Can the lack of proper approval affect VAT deduction?

Yes, that risk exists. If the authority concludes that an invoice issued by the buyer was not approved by the seller in accordance with the requirements of the self-billing procedure, it may try to challenge the right to deduct VAT from that invoice.

Does every company using self-billing have to change its procedures immediately?

Not always, but every company should at least analyse whether its current operating model could be defended in the event of an audit. Particular attention is needed where approval takes place only after the document has been sent to the National e-Invoicing System in Poland (KSeF) or relies solely on PDF drafts.

Is it worth applying for an individual tax ruling?
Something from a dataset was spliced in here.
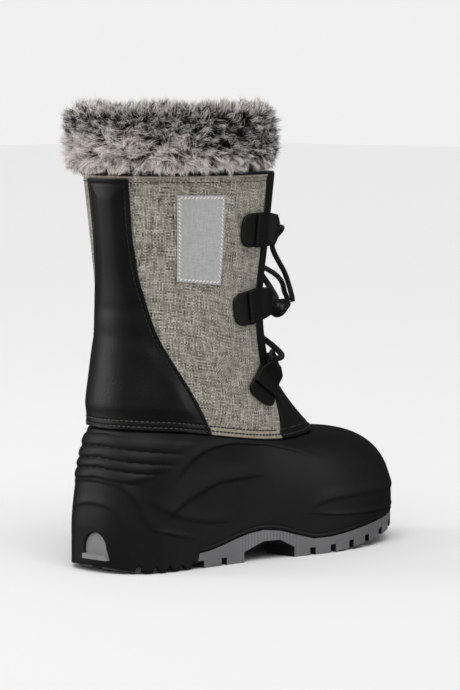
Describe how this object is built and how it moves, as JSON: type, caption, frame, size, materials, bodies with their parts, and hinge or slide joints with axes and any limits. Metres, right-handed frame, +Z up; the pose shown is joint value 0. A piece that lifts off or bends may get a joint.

Yes, especially where the company uses self-billing on a large scale, has a non-standard document workflow model or wants stronger protection for a specific organisational solution under Polish tax law.


Self-billing itself remains permissible after the introduction of the mandatory National e-Invoicing System in Poland (KSeF). This follows both from the Polish VAT Act and from the official materials of the Polish Ministry of Finance, which stress that the mechanism has not fundamentally changed with the rollout of the system. The issue is therefore not whether invoices may still be issued by the buyer, but how the approval procedure should be structured correctly.

The KIS ruling of 27 February 2026 shows that the Polish tax authority expects a very strict model: prior approval of the invoice content in XML form, before the invoice is sent to KSeF. That position does not follow clearly from the literal wording of the statute, which is why it raises justified concerns. Even so, it should not be ignored, because in a dispute with the authorities it may be used to challenge the right to deduct VAT.

The most sensible strategy today is to review the contracts, the approval process and the evidence trail. In 2026, the absence of penalties for mistakes in using KSeF should not create a false sense of security, because the risk connected with self-billing may appear not in the technical use of the system itself, but precisely in the area of VAT deduction.